Além da reformulação estrutural da atenção secundária que vem ocorrendo nos últimos anos, procedimentos cirúrgicos como o da vasectomia e outros que antes eram realizados somente na atenção terciária dos hospitais, atualmente ocorrem junto à atenção secundária, desafogando leitos prioritários.
Dados também indicam que as atividades de prevenção e promoção da saúde que vêm sendo desenvolvidas pelas equipes dos Agentes Comunitários de Saúde do Programa Saúde da Família (mesmo enfrentando gargalos de cobertura junto às regiões metropolitanas) diminuíram diretamente o número de internações cardiovasculares junto aos hospitais.
O processo de desinstitucionalização da Saúde Mental, que vinha ocorrendo desde a década de 1970 e que se intensificou nos últimos anos, também auxiliou na liberação de vários leitos hospitalares (aproximadamente 17% do total de leitos hospitalares disponibilizados) para o atendimento real em assistência de urgência e de emergência junto aos hospitais. Os cidadãos que hoje necessitam de acompanhamento em saúde mental são primeiro encaminhados aos CAPS de seus municípios, com um grau de resolutividade muito maior devido à proximidade dos vínculos familiares e domésticos, o que dificilmente ocorria quando eram internados em hospitais e manicômios (hospitais psiquiátricos) distantes de suas residências.
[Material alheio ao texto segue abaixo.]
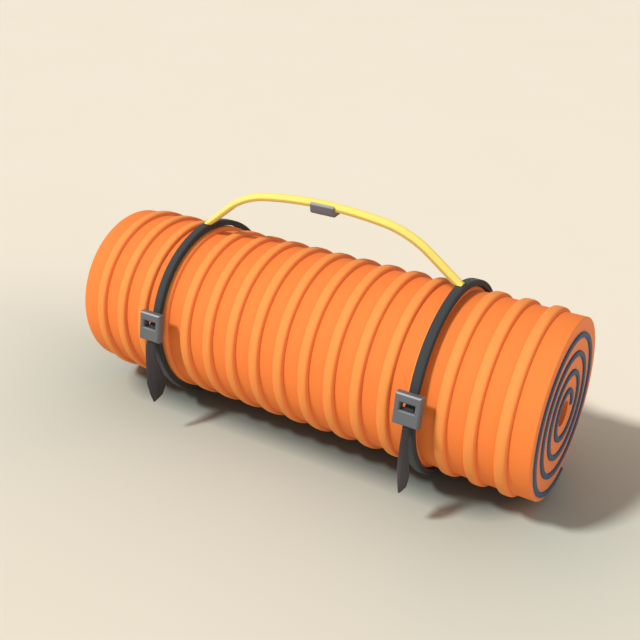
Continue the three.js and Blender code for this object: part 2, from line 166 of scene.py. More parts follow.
def beside_backing(angle, side, gap):
    """A point on the outer (1) or inner (-1) face of the backing, moved off by a gap."""
    return spiral_centre + (backing_middle(angle) + side * (half_backing(angle) + gap)) * ray(angle)


def sweep(start, stop, step):
    """Angles from start to stop, on the multiples of a step between them."""
    sign = 1 if stop > start else -1
    first = round(start / step) * step
    count = int(abs(stop - first) / step) + 1
    between = [first + sign * step * i for i in range(count + 1)]
    clear = [a for a in between if sign * (a - start) > step / 3 and sign * (stop - a) > step / 3]
    return [start] + clear + [stop]


def new_object(name, data):
    """A new object in the scene from a mesh, lamp or camera."""
    made = bpy.data.objects.new(name, data)
    bpy.context.scene.collection.objects.link(made)
    return made


def mesh_piece(name, points, faces):
    """A new piece from points about the roll's middle, with its faces turned outwards."""
    mesh = bpy.data.meshes.new(name)
    mesh.from_pydata([Vector(point) + roll_place for point in points], [], faces)
    shell = bmesh.new()
    shell.from_mesh(mesh)
    bmesh.ops.recalc_face_normals(shell, faces=shell.faces)
    shell.to_mesh(mesh)
    shell.free()
    return new_object(name, mesh)


def use(piece):
    """Makes a piece the only selected one, and the active one."""
    bpy.ops.object.select_all(action="DESELECT")
    piece.select_set(True)
    bpy.context.view_layer.objects.active = piece


def smooth(piece, angle):
    """Smooth shading, with creases sharper than an angle in degrees kept, and big caps flat."""
    use(piece)
    bpy.ops.object.shade_smooth_by_angle(angle=math.radians(angle))
    for face in piece.data.polygons:
        if face.loop_total > 4:
            face.use_smooth = False


def mark_faces(piece, name, wanted):
    """A face attribute that is 1 where a face is wanted and 0 elsewhere."""
    marks = piece.data.attributes.new(name, "FLOAT", "FACE")
    for face, mark in zip(piece.data.polygons, marks.data):
        mark.value = wanted(face)


def hex_colour(code):
    """An sRGB hex colour as linear red, green, blue and alpha."""
    channels = [int(code[i:i + 2], 16) / 255 for i in (1, 3, 5)]
    linear = [c / 12.92 if c <= 0.04045 else ((c + 0.055) / 1.055) ** 2.4 for c in channels]
    return (*linear, 1)


def connect(material, node, links):
    for key, socket in links.items():
        material.node_tree.links.new(socket, node.inputs[key])


def add_node(material, kind, settings=None, links=None):
    """Adds a shader node of a kind, with its properties or inputs set and its inputs linked."""
    node = material.node_tree.nodes.new("ShaderNode" + kind)
    for key, value in (settings or {}).items():
        if isinstance(key, str) and hasattr(node, key):
            setattr(node, key, value)
        else:
            node.inputs[key].default_value = value
    connect(material, node, links or {})
    return node


def new_material(name, **settings):
    """A material and its shader, with plain settings on the shader's own sockets."""
    material = bpy.data.materials.new(name)
    material.use_nodes = True
    shader = material.node_tree.nodes["Principled BSDF"]
    for key, value in settings.items():
        shader.inputs[key.replace("_", " ")].default_value = value
    return material, shader


# Polyethylene foam: the pressed skin is matte with closed cells of about 0.5 mm under it. They
# are drawn 1.6 mm wide so that they show, and the dye wanders a little over a hand's width. The
# ribs' crests are a paler orange, and their creases are painted darker as shade. The cut ends
# are matte.
foam_skin, shader = new_material("pressed_polyethylene_foam", Roughness=0.82, IOR=1.42)
place = add_node(foam_skin, "TexCoord").outputs["Object"]
cells = add_node(foam_skin, "TexNoise",
                 {"Scale": 1 / (1.6 * mm), "Detail": 3, "Roughness": 0.6}, {"Vector": place})
clouds = add_node(foam_skin, "TexNoise", {"Scale": 1 / (90 * mm), "Detail": 2}, {"Vector": place})
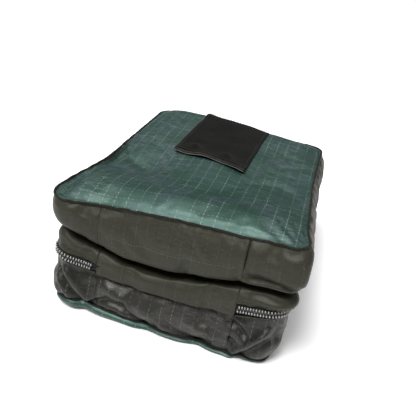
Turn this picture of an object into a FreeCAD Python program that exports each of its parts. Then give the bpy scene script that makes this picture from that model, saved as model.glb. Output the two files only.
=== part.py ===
"""Zip-round foam block: a small soft landing cushion in a two-part cloth cover.

The cover is a flat-topped box of coated cloth.  A coil zip runs round the left, back and right
walls and a little way along the front from both corners.  Between its two ends the front wall is
plain cloth and acts as the hinge, so the upper half of the cover, the lid, tips forward over it.
One foam slab fills the lid and one fills the base, and the wall folds inward at the waist between
them.  Two zip sliders meet nose to nose in the middle of the back wall.

Frame: millimetres, +Z up, front wall towards -Y, origin in the middle of the resting face.
An "inset" is the distance inward from the widest outline of the walls, seen from above.
"""

import FreeCAD, Part
import os
import re

import Sketcher
from FreeCAD import Vector

DOC = FreeCAD.newDocument("FoamBlock")
SHEET = DOC.addObject("Spreadsheet::Sheet", "Dims")

# Driving dimensions, in millimetres and degrees.
DIMENSIONS = {
    "width": 200,  # across the widest part of the walls, X
    "depth": 250,  # front to back, Y
    "corner": 16,  # plan radius of the corners on the widest outline
    "corner_least": 4,
    "cloth": 1,  # thickness of each cloth layer
    "foot_inset": 27,  # edge of the flat resting face
    "foot_seam_z": 9,  # seam between the bottom panel and the wall
    "foot_seam_inset": 5,
    "belly_z": 28,  # fullest height of the lower wall
    "zip_z": 50,  # middle of the zip, and the height of the hinge
    "zip_inset": 1,
    "flat_z": 63,  # top of the upright strip above the zip
    "waist_z": 73,  # inward fold of the wall
    "waist_inset": 12,
    "shoulder_z": 83,
    "chest_z": 97,  # fullest height of the upper wall
    "top_seam_z": 116,
    "top_seam_inset": 3,
    "crown_z": 126,  # flat middle of the top panel
    "crown_inset": 18,
    "panel": 120,  # width of the plain cloth hinge panel in the front wall
    "fold_gap": 0.2,  # half the gap between the two halves of the hinge panel
    "chain_gap": 0.9,  # half the gap between the two zip coils
    "coil_high": 2.2,
    "coil_proud": 0.4,  # how far the coil stands outside the widest outline
    "tape": 0.8,  # thickness of the zip tape
    "tape_high": 10,
    "tape_clear": 0.2,  # between the tape and the wall that it is sewn to
    "edge_gap": 1.9,  # from the coil to the folded edge of the wall
    "piping": 2.4,  # diameter of the cord in the piped seams
    "binding": 1,  # thickness of the tape that binds the raw edges inside
    "binding_high": 6,
    "binding_wide": 12,
    "foam_side_inset": 8,
    "foam_clear": 1.5,  # from each slab to the height of the waist fold
    "patch_wide": 78,
    "patch_deep": 110,
    "patch_thick": 1.6,
    "patch_corner": 3,
    "patch_x": -5.5,
    "patch_y": 48,
    "patch_turn": -6,
    "nose": 0.8,  # from a slider's nose to the middle of the back wall
    "slider_long": 13.2,
    "nose_half": 3.2,
    "slider_half": 5.5,
    "tail_half": 4.4,
    "shoulder_back": 3,  # from the nose to the slider's widest part
    "plate": 1.4,
    "plate_clear": 0.4,  # from the slider's plates to the chain and its tape
    "web_long": 4,  # web that joins the two plates inside the nose
    "web_half": 0.5,
    "rail": 1.2,  # rail along the lower edge of the outer plate
    "bridge_long": 11,
    "bridge_high": 3.4,
    "bridge_half": 1,
    "bridge_bar": 1.2,
    "pivot": 6.7,  # from the slider's nose to the pull tab's pin
    "pivot_out": 1,  # from the outer plate to the middle of the pin
    "pin": 1.2,  # diameter of the pin, and thickness of the tab
    "slot_half": 1.4,
    "slot_long": 6.1,
    "neck_half": 2.9,
    "tab_half": 4.5,
    "tab_long": 24,
    "hole": 4,  # diameter of the round hole near the tab's end
}

for row, (alias, size) in enumerate(DIMENSIONS.items(), start=1):
    SHEET.set(f"A{row}", alias)
    SHEET.set(f"B{row}", str(size))
    SHEET.setAlias(f"B{row}", alias)
DOC.recompute()

PARTS = []


def cells(formula):
    """The formula as FreeCAD reads it: each alias gets the sheet's name in front."""

    def named(word):
        return f"Dims.{word[0]}" if word[0] in DIMENSIONS else word[0]

    return re.sub(r"[a-z_]+", named, formula)


def keep(item, label):
    """Lists a finished sub-part under its name."""
    item.Label = label
    PARTS.append(item)
    return item


# ---------------------------------------------------------------- sketches and features


def sketch_on(owner, plane, name, lift):
    """A sketch parallel to one of the body's own origin planes, lifted along its normal."""
    made = owner.newObject("Sketcher::SketchObject", name)
    face = [each for each in owner.Origin.OriginFeatures if each.Role == plane][0]
    made.AttachmentSupport = [(face, "")]
    made.MapMode = "FlatFace"
    made.setExpression("AttachmentOffset.Base.z", cells(lift))
    made.Visibility = False
    return made


def pin_point(sketch, geometry, end, across, upward):
    """Holds one point of the sketch at a position given by two formulas."""
    for kind, formula in (("DistanceX", across), ("DistanceY", upward)):
        rule = sketch.addConstraint(Sketcher.Constraint(kind, -1, 1, geometry, end, 1.0))
        sketch.setExpression(f"Constraints[{rule}]", cells(formula))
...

De um modo geral, percebemos que, enquanto as diferentes formas de institucionalização do atendimento hospitalar estatal sofreram alterações em sua composição em função de processos estruturais como os citados acima, a institucionalização privada do atendimento em saúde pelas entidades beneficentes sem fins lucrativos continuam sendo as maiores operadoras junto ao nível terciário de saúde, tanto no Rio Grande do Sul como um todo, como na Região Metropolitana de Porto Alegre - RMPA especificamente. Tal situação não estranha, tendo em vista que os recursos públicos do SUS no que concerne à Média e Alta Complexidade (conhecida pela sigla MAC) abocanham em média aproximadamente 80% dos mesmos. Os interesses “não lucrativos” das entidades filantrópicas se hegemonizaram enquanto disponibilidade de recursos para atendimento em saúde que as diversas institucionalizações estatais não conseguiram estruturar desde que o SUS surgiu através das Leis 8080/1990 e 8142/1990 até hoje. Esta é a verdadeira iatrogênese hospitalar, em que altos recursos são investidos para atender a assistência médica hospitalar fornecida por entidades beneficentes privadas em detrimento da promoção/prevenção não hospitalar fornecida em aparatos públicos da atenção básica/primária do SUS.